1972-1982    1.5%        1.8%                1.4%                    -1.7%                    0.1%

ROW

1982-1992    2.2%        1.9%                1.2%                     -0.9%                   0.1%

ROW

1992-2002    0.9%        1.5%                2.5%                    -2.5%                    -0.5% 


Principal Observations

There are several interesting observations to be gleaned from these tables.   Firstly, the fastest economic growth rate for ROW countries, which occurred between 1992 and 2002, was 2.5%.  Secondly, the fastest rates of energy intensity improvement per unit of GDP were 1.9% (1972-1982, West) and -2.5% (1992-2002, ROW).  Finally, the fastest rate of decarbonisation (-0.7%) coincided with major oil price increases during the 1972-1982 decade in high-income countries.

If we were to aim for a 2C increase in temperatures relative to 1900 by 2100, the tables demonstrate that even the best energy intensity rates of 1972-2002 sustained over a 30 year periods (2020-2050), coincident with even better rates of decarbonisation (-2%) in ROW countries facilitated by technology transfer, would be insufficient to meet the target.  Even if these rates are feasible, population and economic growth consequences must be considered.  For Western countries, neither can be afforded.  In the ROW, population and economic growth must be constrained.

The magnitude of the problem is now clear.  For annual population projections of 0% in Western countries and 0.8% in ROW countries, variable manipulation is now limited to economic growth to meet carbon objectives.  It is questionable whether any industrialized nation would forgo unilaterally economic growth whilst observing growth in the developing world underpinned by funded technology.

Growth of the 'Right Kind' Needeed

Emergence from The Financial Recession of 2008, greeted by much political class jubilation, with a return to economic growth, commends wise use of this with a focus on economy decarbonization rather than repeating the consumer squander of the 2000s which to some extent continued through the 2010s but on a global scale,  In short, we need growth of the 'right kind', as espoused by Lord Stern (2009) when he wrote:

"This is not to claim that the world can continue to grow indefinitely.  It is not even clear what such a claim would involve: societies, living standards, ways of producing and consuming all develop and change.  A picture of indefinite expansion is an implausible story of the future, but two things are key: first, to find a way of increasing living standards (including health, education and freedoms) so that world poverty can be overcome; and second, to discover ways of living that can be sustained over time, particularly in relation to the environment.  Strong growth, of the right kind, will be both necessary and feasible for many decades." (Stern 2009, A Blueprint for a Safer Planet, Random House, London).

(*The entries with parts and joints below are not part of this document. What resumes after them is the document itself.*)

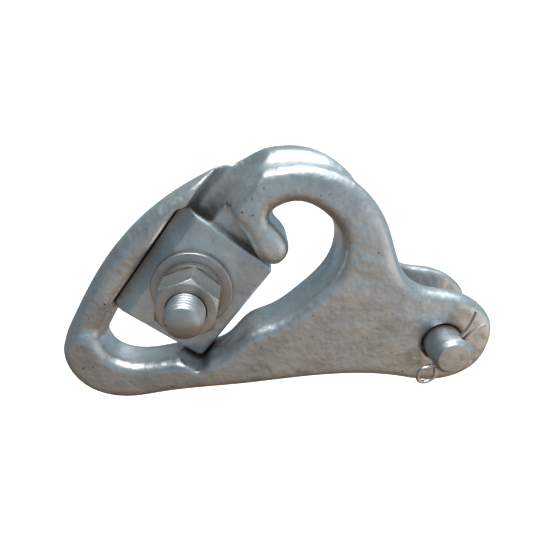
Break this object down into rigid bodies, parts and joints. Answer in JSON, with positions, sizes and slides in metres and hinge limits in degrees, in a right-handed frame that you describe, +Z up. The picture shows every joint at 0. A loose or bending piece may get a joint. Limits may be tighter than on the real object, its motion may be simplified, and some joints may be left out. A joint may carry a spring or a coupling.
{
  "type": "bolted strain clamp",
  "caption": "Cast snail-shaped strain clamp for an overhead line: bolted side keeper plate over a conductor channel, open hook and loop, and a clevis with a pin and split pin.",
  "frame": {"origin": "middle of the clevis pin's grip, halfway between the ears", "axes": "+Z up, Y along the clevis pin and the keeper bolt with the nut towards -Y, the casting reaches away along -X towards the line"},
  "size_m": [0.1885, 0.0586, 0.1162],
  "materials": {
    "cast_zinc": "hot-dip galvanised casting, fine dimples and soft shine",
    "plate_zinc": "hot-dip galvanised plate",
    "washer_zinc": "galvanised, a little duller than the plate",
    "spring_zinc": "galvanised",
    "nut_zinc": "galvanised",
    "bolt_zinc": "galvanised",
    "pin_zinc": "galvanised",
    "split_steel": "bright drawn wire"
  },
  "bodies": {
    "clamp": {"clamp_body": "cast_zinc", "clamp_bolt": "bolt_zinc"},
    "keeper": {"keeper_plate": "plate_zinc", "flat_washer": "washer_zinc", "spring_washer": "spring_zinc"},
    "nut": {"hex_nut": "nut_zinc"},
    "pin": {"clevis_pin": "pin_zinc", "split_pin": "split_steel"}
  },
  "joints": [
    {"name": "keeper_lift", "type": "slide", "parent": "clamp", "child": "keeper", "axis": [0, -1, 0], "range_m": [0, 0.008]},
    {"name": "nut_turn", "type": "hinge", "parent": "keeper", "child": "nut", "pos_m": [-0.1075, -0.012, 0.0155], "axis": [0, -1, 0], "range_deg": [0, 1441]},
    {"name": "pin_spin", "type": "hinge", "parent": "clamp", "child": "pin", "pos_m": [0, 0, 0], "axis": [0, 1, 0], "continuous": true}
  ],
  "couplings": [
    {"joint": "nut_turn", "follows": "keeper_lift", "rad_per_m": 3141.6}
  ]
}
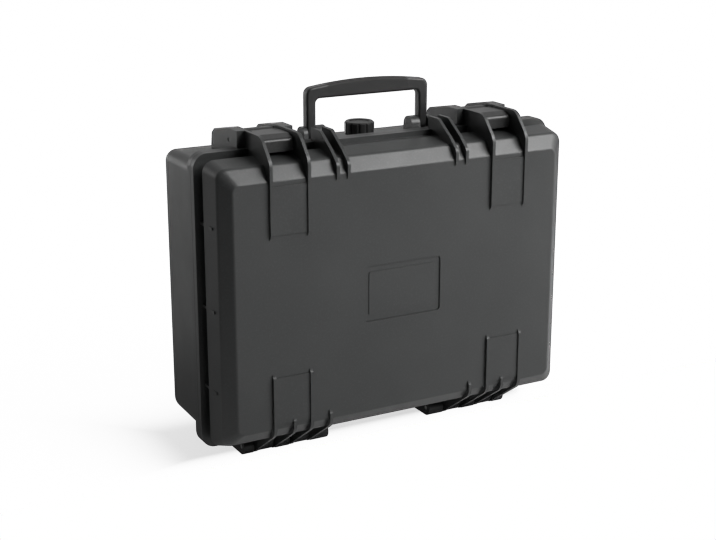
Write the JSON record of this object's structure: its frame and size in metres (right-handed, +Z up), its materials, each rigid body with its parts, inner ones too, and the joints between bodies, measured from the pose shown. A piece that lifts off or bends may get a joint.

We have, as it were, a kind of Faustian pact with economic growth (money).  On the one hand, we cannot afford to have it as shown in the Kaya Identity unless we discard our carbon reduction commitments over the next 25 years.  On the other hand, we need a strong economy, and with it economic growth, to fund the development of new technologies in an environment occupied by entrepreneurs seeking to expand their capital and technology; pertinent factors of economic growth.

In a capitalist world, we have to assume that everyone acting according to their wishes produces the optimal outcome even though market failure is often commonplace and Climate change, by today at least, can be regarded as the biggest example of this.